Pues lo que los filósofos denominan «indicidad» o «indexicalidad». La indicidad es la característica que poseen ciertas palabras concretas que adquieren un significado distinto cada vez que se utilizan; un significado que viene determinado por dónde, cómo, cuándo y quién las pronuncia. Palabras como «aquí», «ahora», «yo», «esto», «esta noche»... adquieren un significado distinto según el sujeto que las pronuncia y las circunstancias en que se pronuncian. «Me llamo Javier De Lucas» es una frase verdadera si la digo yo, pero generalmente falsa si la dice otro. «Hoy es 5 de diciembre de 2023» es una frase verdadera en el momento en que la escribo, pero falsa dentro de unas pocas horas. Los indícicos hacen referencia explícita al hecho de que existe un determinado punto de vista; un punto de vista que es un ingrediente de toda descripción del mundo observado.

Si damos una descripción del mundo que ignora los puntos de vista, que está formulada únicamente «desde fuera» –del espacio, del tiempo, de un sujeto–, podemos decir muchas cosas, pero perdemos algunos aspectos cruciales del mundo. Porque el mundo que nos es dado es el mundo visto desde dentro, no el mundo visto desde fuera. Muchas cosas del mundo que vemos solo se comprenden si tenemos en cuenta la existencia del punto de vista, pero resultan incomprensibles en caso contrario. En cada una de nuestras experiencias estamos ubicados en el mundo: dentro de una mente, de un cerebro, en un lugar del espacio, en un momento del tiempo... Esta ubicación nuestra en el mundo es esencial para entender nuestra experiencia del tiempo. Es decir: no hay que confundir las estructuras temporales que hay en el mundo «visto desde fuera» con los aspectos del mundo que nosotros observamos, los cuales dependen de nuestra participación y nuestra ubicación en él.

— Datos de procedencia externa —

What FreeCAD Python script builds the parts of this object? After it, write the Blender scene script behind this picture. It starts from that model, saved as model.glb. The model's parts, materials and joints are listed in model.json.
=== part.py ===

Para utilizar un mapa geográfico no basta con observarlo desde fuera: hemos de saber dónde estamos nosotros en la representación que dicho mapa nos da. Para entender nuestra experiencia del espacio no basta con pensar en el espacio de Newton: hemos de recordar que nosotros vemos ese espacio desde dentro, que estamos ubicados en él. Para entender el tiempo no es suficiente concebirlo desde fuera: hemos de entender cómo nosotros, en cada instante de nuestra experiencia, estamos ubicados en el tiempo.

Observamos el Universo desde dentro, interactuando con una minúscula porción de las innumerables variables del cosmos. Vemos una imagen desenfocada de él. Y ese desenfoque implica que la dinámica del Universo con la que interactuamos está gobernada por la entropía, que mide la envergadura del desenfoque. Mide algo que nos atañe a nosotros antes que al cosmos.

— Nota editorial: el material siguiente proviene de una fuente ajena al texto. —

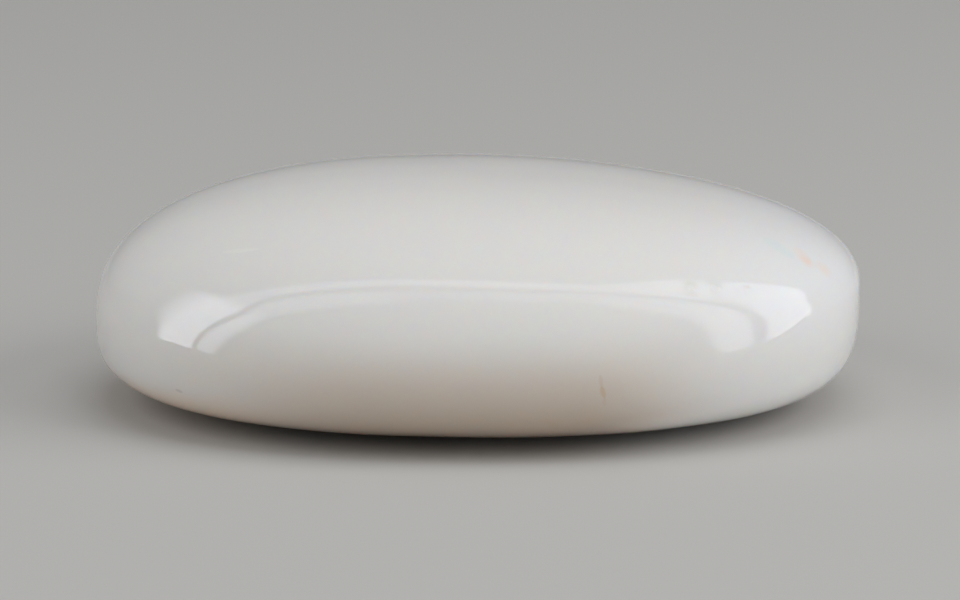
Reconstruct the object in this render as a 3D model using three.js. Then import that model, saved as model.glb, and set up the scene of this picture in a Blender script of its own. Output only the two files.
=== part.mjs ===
// Polished white opal cabochon: an oval stone with a domed crown and a shallower domed belly.
// Millimetres, +Z up, length along X, width along Y, the flat of the belly on Z = 0.
import * as THREE from 'three';

const LENGTH = 16.0;
const WIDTH = 12.0;
const HEIGHT = 4.9;

// The widest line runs higher at the right end than at the left, and lowest along the sides.
const GIRDLE_LEFT = 1.88;
const GIRDLE_RIGHT = 2.56;
const GIRDLE_SIDE = 1.4;

// The top of the crown sits a little left of the middle.
const APEX_X = -0.83;

// The small flat the stone rests on, a little right of the middle.
const FLAT_LEFT = -1.2;
const FLAT_RIGHT = 2.4;
const FLAT_WIDTH = 2.6;

// Fullness of each curve: 2 is an ellipse, more is squarer.
const BELLY_LEFT = 3.5;
const BELLY_RIGHT = 3.9;
const BELLY_SIDE = 2.5;
const CROWN_LEFT = 2.37;
const CROWN_RIGHT = 2.07;
const CROWN_SIDE = 2.4;
const PLAN = 2.15;

const SLICES = 46;
const AROUND = 96;

// Reach of the stone at height z: from `flat` at the base out to `full` at the girdle,
// then back in to `top` at the top of the crown.
function reach(z, girdle, flat, full, top, belly, crown) {
  if (z < girdle) {
    const down = (girdle - z) / girdle;
    return flat + (full - flat) * (1 - down ** belly) ** (1 / belly);
  }
  const up = (z - girdle) / (HEIGHT - girdle);
  return top + (full - top) * Math.max(1 - up ** crown, 0) ** (1 / crown);
}

// One oval slice of the stone at height z, counterclockwise from above.
function slice(z) {
  const half = LENGTH / 2;
  const right = reach(z, GIRDLE_RIGHT, FLAT_RIGHT, half, APEX_X, BELLY_RIGHT, CROWN_RIGHT);
  const left = -reach(z, GIRDLE_LEFT, -FLAT_LEFT, half, -APEX_X, BELLY_LEFT, CROWN_LEFT);
  const side = reach(z, GIRDLE_SIDE, FLAT_WIDTH / 2, WIDTH / 2, 0, BELLY_SIDE, CROWN_SIDE);
  const points = [];
  for (let i = 0; i < AROUND; i += 1) {
    const turn = (i / AROUND) * 2 * Math.PI;
    const along = Math.sign(Math.cos(turn)) * Math.abs(Math.cos(turn)) ** (2 / PLAN);
    const across = Math.sign(Math.sin(turn)) * Math.abs(Math.sin(turn)) ** (2 / PLAN);
    points.push([(left + right) / 2 + ((right - left) / 2) * along, side * across, z]);
  }
  return points;
}

// The slices stand closer together near the flat and the top, where the surface turns over.
function stoneGeometry() {
  const positions = [];
  for (let i = 0; i < SLICES; i += 1) {
    const z = (HEIGHT * (1 - Math.cos((Math.PI * i) / SLICES))) / 2;
    positions.push(...slice(z).flat());
  }
  const flatMiddle = SLICES * AROUND;
  const apex = flatMiddle + 1;
  positions.push((FLAT_LEFT + FLAT_RIGHT) / 2, 0, 0);
  positions.push(APEX_X, 0, HEIGHT);

  const faces = [];
  const topSlice = (SLICES - 1) * AROUND;
  for (let i = 0; i < AROUND; i += 1) {
    const next = (i + 1) % AROUND;
    faces.push(flatMiddle, next, i);
    for (let s = 0; s < topSlice; s += AROUND) {
      faces.push(s + i, s + next, s + AROUND + next);
      faces.push(s + i, s + AROUND + next, s + AROUND + i);
    }
    faces.push(topSlice + i, topSlice + next, apex);
  }

  const geometry = new THREE.BufferGeometry();
  geometry.setAttribute('position', new THREE.Float32BufferAttribute(positions, 3));
  geometry.setIndex(faces);
  geometry.computeVertexNormals();
  return geometry;
}

const opal = new THREE.MeshStandardMaterial({ color: 0xcfcdc9, roughness: 0.12, metalness: 0 });

const stone = new THREE.Mesh(stoneGeometry(), opal);
stone.name = 'opal_stone';

const part = new THREE.Group();
part.name = 'opal_cabochon';
part.add(stone);

export default part;
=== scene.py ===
import math

import bpy
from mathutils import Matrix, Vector


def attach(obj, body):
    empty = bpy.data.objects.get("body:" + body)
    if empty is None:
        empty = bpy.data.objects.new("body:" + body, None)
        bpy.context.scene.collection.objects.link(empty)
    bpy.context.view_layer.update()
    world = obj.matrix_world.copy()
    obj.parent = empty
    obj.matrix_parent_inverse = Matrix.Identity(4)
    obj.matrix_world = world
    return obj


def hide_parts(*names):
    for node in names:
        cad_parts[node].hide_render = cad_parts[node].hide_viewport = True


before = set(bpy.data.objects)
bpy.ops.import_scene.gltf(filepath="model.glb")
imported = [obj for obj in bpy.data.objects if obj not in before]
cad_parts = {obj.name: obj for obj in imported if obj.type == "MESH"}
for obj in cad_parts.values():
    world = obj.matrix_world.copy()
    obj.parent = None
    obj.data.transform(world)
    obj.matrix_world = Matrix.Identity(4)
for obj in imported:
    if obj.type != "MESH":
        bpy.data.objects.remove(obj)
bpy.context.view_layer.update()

# The stone: one piece of milky white opal, ground on the wheel to a long oval with a full crown and
# a shallower belly, then polished by hand all over. A small flat is buffed into the belly, and the
# stone rests on it.
MM = 0.001
LENGTH = 16.0 * MM
WIDTH = 12.0 * MM
HEIGHT = 4.9 * MM
GIRDLE_LEFT = 1.88 * MM
GIRDLE_RIGHT = 2.56 * MM
GIRDLE_SIDE = 1.4 * MM
APEX_X = -0.83 * MM
FLAT_LEFT = -1.2 * MM
FLAT_RIGHT = 2.4 * MM
FLAT_WIDTH = 2.6 * MM
BELLY_LEFT, BELLY_RIGHT, BELLY_SIDE = 3.5, 3.9, 2.5
CROWN_LEFT, CROWN_RIGHT, CROWN_SIDE = 2.37, 2.07, 2.4
PLAN = 2.15
AROUND = 240
SLICES = 120
WAVE_LENGTH = 2.2 * MM
WAVE_DEPTH = 0.02 * MM
NEAR = 1e-4


def reach(z, girdle, flat, full, top, belly, crown):
    """How far the stone reaches at height z, between the flat, the girdle and the crown's top."""
    if z < girdle:
        return flat + (full - flat) * (1 - ((girdle - z) / girdle) ** belly) ** (1 / belly)
    up = (z - girdle) / (HEIGHT - girdle)
    return top + (full - top) * (1 - up**crown) ** (1 / crown)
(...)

Nos estamos acercando peligrosamente a nosotros mismos: a nivel fundamental, el mundo es un conjunto de acontecimientos no ordenados en el tiempo. Estos materializan relaciones entre variables físicas que a priori están en un mismo plano. Cada parte del mundo interactúa con una pequeña porción de todas las variables, cuyo valor determina «el estado del mundo con respecto a ese subsistema». Para cada parte de mundo existen, pues, una serie de configuraciones indistinguibles del resto del mundo. La entropía las cuenta. Los estados con más configuraciones indistinguibles son más frecuentes, y, debido a ello, los estados de máxima entropía son los que genéricamente describen «el resto del mundo» visto desde un subsistema. De manera natural, a dichos estados se asocia un flujo con respecto al cual aparecen en equilibrio. El parámetro de dicho flujo es el tiempo térmico. Entre las innumerables partes del mundo, sin duda hay algunas concretas para las que los estados asociados a un extremo del tiempo térmico tienen pocas configuraciones. Para esos sistemas, el flujo no es simétrico: la entropía aumenta. Ese incremento es lo que nosotros percibimos como el fluir del tiempo.

No estoy seguro de si se trata de una historia plausible, pero no conozco ninguna mejor. La alternativa es aceptar como un dato de observación el hecho de que al principio de la vida del Universo la entropía era baja, y quedarse ahí. Es la ley ΔS ≥ 0, enunciada por Clausius, que Boltzmann empezó a descifrar, la que nos conduce a ello. Tras haberla perdido en la búsqueda de las leyes generales del mundo, la reencontramos ahora como un posible efecto de perspectiva asociado a determinados subsistemas concretos.